The Delegated and Implementing Acts of the Ecodesign for Sustainable Products Regulation (ESPR) are in effect in the EU as of Feb. 9. Companies will have one year – until February 2027 – to comply.

However, bans on and derogations for the destruction of unsold apparel, clothing accessories or footwear take effect this July 19 for large companies and in 2030 for medium-size companies. ESPR rules on disclosure apply already to large companies (see “Sizing up companies,” below) and will apply to medium-sized companies in 2030.

The Delegated Act stipulates the conditions under which the destruction of unsold clothes and shoes is permitted (e.g., for safety or because of damage), while the Implementing Act standardizes procedures for the disclosure of discarded items.

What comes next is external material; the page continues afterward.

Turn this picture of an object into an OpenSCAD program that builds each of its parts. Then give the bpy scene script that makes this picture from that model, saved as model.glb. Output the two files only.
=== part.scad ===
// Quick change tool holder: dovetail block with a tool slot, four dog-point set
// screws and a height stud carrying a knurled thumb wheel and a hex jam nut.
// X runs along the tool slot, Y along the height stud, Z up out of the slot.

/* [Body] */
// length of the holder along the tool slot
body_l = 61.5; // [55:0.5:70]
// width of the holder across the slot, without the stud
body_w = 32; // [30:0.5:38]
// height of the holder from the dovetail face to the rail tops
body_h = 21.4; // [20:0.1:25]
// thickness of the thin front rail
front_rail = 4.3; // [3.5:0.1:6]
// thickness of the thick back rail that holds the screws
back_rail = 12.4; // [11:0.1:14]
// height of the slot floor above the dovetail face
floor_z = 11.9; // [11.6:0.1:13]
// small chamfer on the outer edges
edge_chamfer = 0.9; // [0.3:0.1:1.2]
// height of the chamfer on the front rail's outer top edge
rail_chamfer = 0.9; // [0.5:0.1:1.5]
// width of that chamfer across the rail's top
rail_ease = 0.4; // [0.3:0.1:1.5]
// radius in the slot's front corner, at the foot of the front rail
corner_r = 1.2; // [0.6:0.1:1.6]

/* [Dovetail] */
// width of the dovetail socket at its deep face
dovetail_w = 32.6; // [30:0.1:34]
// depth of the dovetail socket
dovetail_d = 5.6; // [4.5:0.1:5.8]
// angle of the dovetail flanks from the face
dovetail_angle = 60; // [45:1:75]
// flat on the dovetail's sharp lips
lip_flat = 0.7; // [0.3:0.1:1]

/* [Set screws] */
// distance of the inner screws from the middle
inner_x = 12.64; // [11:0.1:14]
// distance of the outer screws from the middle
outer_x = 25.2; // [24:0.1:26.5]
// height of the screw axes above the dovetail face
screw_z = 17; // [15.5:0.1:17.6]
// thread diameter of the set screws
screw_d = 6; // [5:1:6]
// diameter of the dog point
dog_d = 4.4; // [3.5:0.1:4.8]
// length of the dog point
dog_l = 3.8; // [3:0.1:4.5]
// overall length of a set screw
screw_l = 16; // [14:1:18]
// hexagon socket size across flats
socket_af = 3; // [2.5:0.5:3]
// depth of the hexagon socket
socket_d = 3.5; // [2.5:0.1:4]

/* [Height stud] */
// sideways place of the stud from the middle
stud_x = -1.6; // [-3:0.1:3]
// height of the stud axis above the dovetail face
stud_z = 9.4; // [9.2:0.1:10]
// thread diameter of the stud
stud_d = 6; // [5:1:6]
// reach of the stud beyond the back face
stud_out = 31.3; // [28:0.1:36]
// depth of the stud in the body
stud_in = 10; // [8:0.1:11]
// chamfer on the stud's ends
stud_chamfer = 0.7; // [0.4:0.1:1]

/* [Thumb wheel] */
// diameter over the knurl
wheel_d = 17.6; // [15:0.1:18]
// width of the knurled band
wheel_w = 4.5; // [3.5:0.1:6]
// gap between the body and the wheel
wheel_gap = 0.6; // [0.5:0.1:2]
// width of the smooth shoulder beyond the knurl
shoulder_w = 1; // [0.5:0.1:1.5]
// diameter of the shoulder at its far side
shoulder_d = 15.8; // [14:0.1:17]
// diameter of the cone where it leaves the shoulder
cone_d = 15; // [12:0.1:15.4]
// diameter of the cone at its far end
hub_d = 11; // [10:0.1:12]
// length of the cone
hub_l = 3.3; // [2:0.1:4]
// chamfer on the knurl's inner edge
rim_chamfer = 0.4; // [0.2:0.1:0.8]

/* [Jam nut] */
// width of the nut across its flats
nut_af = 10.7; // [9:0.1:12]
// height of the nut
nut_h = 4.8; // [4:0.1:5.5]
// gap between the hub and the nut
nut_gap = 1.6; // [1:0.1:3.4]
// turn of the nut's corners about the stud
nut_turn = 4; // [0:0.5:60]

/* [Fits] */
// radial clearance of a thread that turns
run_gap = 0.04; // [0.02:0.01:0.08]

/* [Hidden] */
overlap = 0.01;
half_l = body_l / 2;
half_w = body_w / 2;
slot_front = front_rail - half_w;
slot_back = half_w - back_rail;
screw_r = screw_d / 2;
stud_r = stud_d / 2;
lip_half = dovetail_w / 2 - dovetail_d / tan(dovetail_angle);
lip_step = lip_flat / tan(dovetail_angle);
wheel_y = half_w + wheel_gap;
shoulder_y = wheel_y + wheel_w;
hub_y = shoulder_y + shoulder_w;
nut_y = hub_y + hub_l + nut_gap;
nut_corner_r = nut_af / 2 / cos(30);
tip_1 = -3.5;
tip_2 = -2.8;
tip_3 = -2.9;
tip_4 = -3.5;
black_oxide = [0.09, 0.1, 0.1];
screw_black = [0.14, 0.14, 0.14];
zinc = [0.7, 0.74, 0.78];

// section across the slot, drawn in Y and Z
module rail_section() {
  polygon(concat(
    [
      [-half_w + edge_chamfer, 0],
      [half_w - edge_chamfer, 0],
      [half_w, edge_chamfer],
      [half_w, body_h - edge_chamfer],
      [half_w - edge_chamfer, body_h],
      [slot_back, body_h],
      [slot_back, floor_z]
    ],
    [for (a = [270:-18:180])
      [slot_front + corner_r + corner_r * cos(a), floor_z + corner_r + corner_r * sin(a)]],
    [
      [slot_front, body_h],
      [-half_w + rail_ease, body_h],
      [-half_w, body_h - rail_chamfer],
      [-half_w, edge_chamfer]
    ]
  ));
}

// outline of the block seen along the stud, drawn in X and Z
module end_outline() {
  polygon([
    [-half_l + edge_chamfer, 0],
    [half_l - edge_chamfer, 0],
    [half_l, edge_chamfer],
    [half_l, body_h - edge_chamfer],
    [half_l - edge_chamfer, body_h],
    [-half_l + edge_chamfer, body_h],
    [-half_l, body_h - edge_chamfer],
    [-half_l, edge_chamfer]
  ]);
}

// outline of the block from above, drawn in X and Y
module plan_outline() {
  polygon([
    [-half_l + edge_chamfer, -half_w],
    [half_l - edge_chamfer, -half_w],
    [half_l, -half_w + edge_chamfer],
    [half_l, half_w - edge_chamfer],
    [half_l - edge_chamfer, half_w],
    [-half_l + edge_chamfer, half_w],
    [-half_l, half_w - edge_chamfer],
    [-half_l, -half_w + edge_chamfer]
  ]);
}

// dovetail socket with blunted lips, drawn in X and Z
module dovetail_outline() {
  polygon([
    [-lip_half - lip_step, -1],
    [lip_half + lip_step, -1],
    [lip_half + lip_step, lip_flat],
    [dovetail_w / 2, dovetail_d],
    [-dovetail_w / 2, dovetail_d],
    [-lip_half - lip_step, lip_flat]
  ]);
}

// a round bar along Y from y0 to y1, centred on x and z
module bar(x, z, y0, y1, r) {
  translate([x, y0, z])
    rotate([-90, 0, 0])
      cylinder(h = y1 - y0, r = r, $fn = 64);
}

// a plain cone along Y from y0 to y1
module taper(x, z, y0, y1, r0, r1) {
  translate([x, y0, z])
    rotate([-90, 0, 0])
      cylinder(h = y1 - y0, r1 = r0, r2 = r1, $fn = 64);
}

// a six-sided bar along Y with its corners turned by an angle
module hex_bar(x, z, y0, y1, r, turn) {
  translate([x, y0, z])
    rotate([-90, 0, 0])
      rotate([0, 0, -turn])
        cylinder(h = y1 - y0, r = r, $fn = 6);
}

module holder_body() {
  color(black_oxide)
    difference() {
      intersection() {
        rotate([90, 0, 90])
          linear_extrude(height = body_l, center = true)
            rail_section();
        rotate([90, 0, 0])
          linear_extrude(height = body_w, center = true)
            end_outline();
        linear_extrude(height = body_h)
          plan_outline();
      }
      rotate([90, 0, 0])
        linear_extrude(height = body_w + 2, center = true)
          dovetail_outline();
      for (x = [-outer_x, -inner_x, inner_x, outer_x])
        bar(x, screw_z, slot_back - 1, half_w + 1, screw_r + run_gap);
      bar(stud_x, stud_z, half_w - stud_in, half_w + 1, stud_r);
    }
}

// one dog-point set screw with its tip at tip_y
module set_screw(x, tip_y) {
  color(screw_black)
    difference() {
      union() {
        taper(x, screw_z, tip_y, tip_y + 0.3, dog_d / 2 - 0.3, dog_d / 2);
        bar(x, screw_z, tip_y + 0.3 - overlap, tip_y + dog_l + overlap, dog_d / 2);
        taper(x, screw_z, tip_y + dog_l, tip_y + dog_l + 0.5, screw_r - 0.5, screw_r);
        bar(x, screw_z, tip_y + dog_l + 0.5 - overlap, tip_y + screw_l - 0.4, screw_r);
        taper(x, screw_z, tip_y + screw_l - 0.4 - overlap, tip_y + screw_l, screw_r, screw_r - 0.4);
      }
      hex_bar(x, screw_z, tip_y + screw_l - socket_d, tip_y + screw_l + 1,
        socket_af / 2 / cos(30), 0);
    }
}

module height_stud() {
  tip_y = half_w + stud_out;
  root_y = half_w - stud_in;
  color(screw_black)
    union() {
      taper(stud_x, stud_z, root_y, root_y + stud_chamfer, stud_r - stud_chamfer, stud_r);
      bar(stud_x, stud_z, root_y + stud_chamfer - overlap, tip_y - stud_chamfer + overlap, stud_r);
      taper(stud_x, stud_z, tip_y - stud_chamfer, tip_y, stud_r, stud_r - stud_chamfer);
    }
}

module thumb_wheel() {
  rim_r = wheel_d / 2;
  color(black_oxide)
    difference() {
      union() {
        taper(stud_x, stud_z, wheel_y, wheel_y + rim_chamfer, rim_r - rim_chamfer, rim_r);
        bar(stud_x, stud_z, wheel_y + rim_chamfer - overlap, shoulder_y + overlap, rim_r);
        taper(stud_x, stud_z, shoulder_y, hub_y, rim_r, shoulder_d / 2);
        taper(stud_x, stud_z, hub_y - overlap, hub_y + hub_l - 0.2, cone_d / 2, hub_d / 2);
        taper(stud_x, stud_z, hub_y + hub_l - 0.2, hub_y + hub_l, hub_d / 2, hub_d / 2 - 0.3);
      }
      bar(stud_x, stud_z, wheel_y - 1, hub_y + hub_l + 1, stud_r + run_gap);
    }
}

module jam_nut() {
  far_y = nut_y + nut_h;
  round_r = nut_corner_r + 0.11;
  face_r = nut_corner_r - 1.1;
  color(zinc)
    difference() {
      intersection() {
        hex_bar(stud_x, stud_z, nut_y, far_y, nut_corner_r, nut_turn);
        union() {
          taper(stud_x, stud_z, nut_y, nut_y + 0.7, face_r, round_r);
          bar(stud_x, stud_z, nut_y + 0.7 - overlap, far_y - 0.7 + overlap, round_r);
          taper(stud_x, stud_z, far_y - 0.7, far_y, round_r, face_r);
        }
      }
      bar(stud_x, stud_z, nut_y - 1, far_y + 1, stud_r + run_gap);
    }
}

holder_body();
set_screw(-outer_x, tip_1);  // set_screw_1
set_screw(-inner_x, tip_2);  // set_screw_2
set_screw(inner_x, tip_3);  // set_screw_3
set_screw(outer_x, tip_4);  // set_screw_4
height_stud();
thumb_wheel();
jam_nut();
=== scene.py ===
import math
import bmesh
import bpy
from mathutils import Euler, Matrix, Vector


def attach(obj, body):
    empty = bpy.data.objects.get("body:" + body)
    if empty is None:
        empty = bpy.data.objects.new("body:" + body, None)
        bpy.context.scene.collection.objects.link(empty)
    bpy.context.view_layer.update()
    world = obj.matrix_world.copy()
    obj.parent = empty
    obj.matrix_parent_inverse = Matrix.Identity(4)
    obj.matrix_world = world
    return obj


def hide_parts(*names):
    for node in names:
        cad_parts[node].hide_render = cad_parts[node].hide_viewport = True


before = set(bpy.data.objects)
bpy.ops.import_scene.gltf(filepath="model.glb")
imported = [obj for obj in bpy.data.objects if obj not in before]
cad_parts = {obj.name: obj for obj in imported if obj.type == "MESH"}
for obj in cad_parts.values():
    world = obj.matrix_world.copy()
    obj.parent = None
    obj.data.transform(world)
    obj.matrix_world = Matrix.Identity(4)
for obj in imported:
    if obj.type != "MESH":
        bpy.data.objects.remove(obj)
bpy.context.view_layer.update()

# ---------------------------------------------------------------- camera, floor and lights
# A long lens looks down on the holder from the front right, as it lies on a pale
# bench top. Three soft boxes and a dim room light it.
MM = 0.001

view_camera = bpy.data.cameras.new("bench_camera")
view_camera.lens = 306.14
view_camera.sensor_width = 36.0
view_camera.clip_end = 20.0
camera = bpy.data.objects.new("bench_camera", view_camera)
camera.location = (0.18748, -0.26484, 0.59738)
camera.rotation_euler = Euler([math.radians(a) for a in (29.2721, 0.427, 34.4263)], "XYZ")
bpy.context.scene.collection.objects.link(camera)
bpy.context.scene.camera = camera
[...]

National authorities will be charged with oversight.

ESPR’s effects

We previewed ESPR a year ago. It is replacing the earlier Ecodesign Directive 2009/125/EC, which applied to energy-related products, and broadens the scope to “virtually all physical products” – the few exceptions including food, feed and drugs. As the European Commission says, its requirements relate to “durability, circularity and the overall reduction of the environmental and climate footprint of products, amongst many others.” For instance:

  • Improving product durability, reusability, upgradability and reparability
  • Enhancing the possibility of product maintenance and refurbishment
  • Making products more energy and resource-efficient
  • Addressing the presence of substances that inhibit circularity
  • Increasing recycled content
  • Making products easier to remanufacture and recycle
  • Setting rules on carbon and environmental footprints
  • Limiting the generation of waste
  • Improving the availability of information on product sustainability

Digital Product Passport

In addition, the ESPR introduces the Digital Product Passport (DPP), whose full details are as yet undetermined. The public consultation ran last year from April to July, and the drafting of the act should soon be underway. The Commission plans to adopt the act in the fourth quarter of 2026.

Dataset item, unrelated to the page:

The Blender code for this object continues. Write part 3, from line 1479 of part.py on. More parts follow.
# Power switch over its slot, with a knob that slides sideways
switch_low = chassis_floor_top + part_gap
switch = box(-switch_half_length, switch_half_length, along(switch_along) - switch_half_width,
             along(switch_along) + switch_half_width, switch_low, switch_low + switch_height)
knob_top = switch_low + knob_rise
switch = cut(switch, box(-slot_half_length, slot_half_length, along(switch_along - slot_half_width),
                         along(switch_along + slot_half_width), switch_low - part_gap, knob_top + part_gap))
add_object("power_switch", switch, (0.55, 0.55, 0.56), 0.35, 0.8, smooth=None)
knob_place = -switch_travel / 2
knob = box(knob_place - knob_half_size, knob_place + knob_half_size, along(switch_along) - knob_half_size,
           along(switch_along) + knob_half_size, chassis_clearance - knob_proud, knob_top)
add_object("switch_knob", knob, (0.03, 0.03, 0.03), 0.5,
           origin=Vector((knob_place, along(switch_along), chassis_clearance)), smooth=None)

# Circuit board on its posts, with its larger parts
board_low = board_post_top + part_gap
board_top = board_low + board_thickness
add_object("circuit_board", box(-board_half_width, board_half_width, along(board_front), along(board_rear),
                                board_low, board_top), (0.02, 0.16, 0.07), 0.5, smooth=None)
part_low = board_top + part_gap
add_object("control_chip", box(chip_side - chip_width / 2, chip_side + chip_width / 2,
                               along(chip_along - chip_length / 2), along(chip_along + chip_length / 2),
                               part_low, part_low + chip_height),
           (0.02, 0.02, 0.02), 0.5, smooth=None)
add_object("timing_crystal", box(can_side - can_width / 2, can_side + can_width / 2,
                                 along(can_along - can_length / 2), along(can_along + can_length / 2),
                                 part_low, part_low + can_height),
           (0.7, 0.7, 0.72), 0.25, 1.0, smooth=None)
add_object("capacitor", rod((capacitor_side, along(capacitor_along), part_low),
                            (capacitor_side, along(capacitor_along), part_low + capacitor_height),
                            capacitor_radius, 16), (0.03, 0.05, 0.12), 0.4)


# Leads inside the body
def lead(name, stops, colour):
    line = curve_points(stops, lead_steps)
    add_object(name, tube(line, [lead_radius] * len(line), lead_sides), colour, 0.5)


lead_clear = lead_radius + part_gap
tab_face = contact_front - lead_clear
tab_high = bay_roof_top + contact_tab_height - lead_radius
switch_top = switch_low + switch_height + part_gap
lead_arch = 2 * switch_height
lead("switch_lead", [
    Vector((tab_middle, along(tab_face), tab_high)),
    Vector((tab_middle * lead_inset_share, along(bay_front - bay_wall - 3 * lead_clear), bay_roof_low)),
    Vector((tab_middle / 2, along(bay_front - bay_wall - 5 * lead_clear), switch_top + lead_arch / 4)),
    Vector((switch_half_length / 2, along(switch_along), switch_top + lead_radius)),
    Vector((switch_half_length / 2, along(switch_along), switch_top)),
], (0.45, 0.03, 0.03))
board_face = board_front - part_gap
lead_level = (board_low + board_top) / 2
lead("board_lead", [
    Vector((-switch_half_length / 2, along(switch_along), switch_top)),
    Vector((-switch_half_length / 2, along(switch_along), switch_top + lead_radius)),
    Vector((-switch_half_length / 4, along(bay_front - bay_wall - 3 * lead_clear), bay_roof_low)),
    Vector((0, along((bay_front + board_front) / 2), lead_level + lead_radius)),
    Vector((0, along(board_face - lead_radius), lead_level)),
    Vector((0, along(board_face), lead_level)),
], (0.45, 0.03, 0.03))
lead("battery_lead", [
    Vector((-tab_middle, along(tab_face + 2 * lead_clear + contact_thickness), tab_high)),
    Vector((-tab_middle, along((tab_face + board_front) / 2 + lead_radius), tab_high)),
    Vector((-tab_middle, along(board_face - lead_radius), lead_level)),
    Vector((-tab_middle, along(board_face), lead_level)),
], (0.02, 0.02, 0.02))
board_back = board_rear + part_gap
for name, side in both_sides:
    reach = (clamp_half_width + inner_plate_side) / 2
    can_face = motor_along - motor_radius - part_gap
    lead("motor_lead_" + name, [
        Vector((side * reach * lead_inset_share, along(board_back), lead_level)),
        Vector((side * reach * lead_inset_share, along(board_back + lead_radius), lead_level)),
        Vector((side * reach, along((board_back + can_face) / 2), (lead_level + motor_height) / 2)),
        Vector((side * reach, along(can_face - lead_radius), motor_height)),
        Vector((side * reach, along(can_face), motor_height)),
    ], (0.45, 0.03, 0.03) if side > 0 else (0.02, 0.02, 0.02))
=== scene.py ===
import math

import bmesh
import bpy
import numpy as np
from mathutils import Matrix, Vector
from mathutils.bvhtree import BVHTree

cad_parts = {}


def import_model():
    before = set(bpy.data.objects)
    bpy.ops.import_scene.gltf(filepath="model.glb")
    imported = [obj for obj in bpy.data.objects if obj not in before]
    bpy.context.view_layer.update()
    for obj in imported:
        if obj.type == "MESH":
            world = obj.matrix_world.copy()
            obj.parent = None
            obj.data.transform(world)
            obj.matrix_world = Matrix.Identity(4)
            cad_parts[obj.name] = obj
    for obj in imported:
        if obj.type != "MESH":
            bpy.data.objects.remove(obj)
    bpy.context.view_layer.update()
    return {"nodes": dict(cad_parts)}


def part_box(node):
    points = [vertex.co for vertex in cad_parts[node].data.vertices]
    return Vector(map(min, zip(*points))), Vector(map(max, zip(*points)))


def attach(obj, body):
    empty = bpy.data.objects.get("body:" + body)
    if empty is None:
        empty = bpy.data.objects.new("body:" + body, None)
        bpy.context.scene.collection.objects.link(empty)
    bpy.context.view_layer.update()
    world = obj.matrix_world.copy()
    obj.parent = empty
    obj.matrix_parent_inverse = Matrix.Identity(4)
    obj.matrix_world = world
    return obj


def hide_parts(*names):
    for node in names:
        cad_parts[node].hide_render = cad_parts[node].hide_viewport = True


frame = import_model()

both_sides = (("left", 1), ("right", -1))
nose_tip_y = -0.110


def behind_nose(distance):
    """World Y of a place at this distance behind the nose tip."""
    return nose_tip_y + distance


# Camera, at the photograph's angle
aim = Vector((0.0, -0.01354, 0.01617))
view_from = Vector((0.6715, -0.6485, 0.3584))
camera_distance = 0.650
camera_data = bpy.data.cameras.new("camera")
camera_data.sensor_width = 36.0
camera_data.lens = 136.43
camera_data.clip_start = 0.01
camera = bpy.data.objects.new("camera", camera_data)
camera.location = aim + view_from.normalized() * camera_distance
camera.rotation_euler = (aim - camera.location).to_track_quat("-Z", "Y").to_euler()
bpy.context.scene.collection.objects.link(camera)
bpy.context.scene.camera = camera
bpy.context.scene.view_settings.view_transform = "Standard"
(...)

The ESPR lays down criteria for the DPP in Chapter III, especially in Article 10. To simplify:

  • the DPP shall be connected through a data carrier to a persistent unique product identifier
  • the data carrier shall be physically present on the product, its packaging or on documentation accompanying the product
  • the data carrier and the unique product identifier shall comply with one or more of the standards in Annex III, second paragraph, or equivalent European or international standards until harmonized standards are published in the Official Journal
  • all data included shall be based on open standards and be machine-readable, structured, searchable, and transferable through an open interoperable data exchange network without vendor lock-in
  • personal data relating to customers shall not be stored without their consent
  • the data included shall refer to a product model, batch or item
  • access to data included shall be regulated

Sizing up companies

Company sizes, set out in Recommendation 2003/361/EC, are as follows:

EU SME definition
Category Staff Turnover Balance sheet
Micro < 10 ≤ €2 million ≤ €2 million
Small < 50 ≤ €10 million ≤ €10 million
Medium < 250 ≤ €50 million ≤ €43 million
Source: https://single-market-economy.ec.europa.eu/smes/sme-fundamentals/sme-definition_en

There are two criteria:

  1. Staff
  2. Either turnover or balance sheet

A company moves up in size when it exceeds either of these two caps over two consecutive fiscal years. As it stands to reason, any company exceeding the criteria for “medium” qualifies as “large.”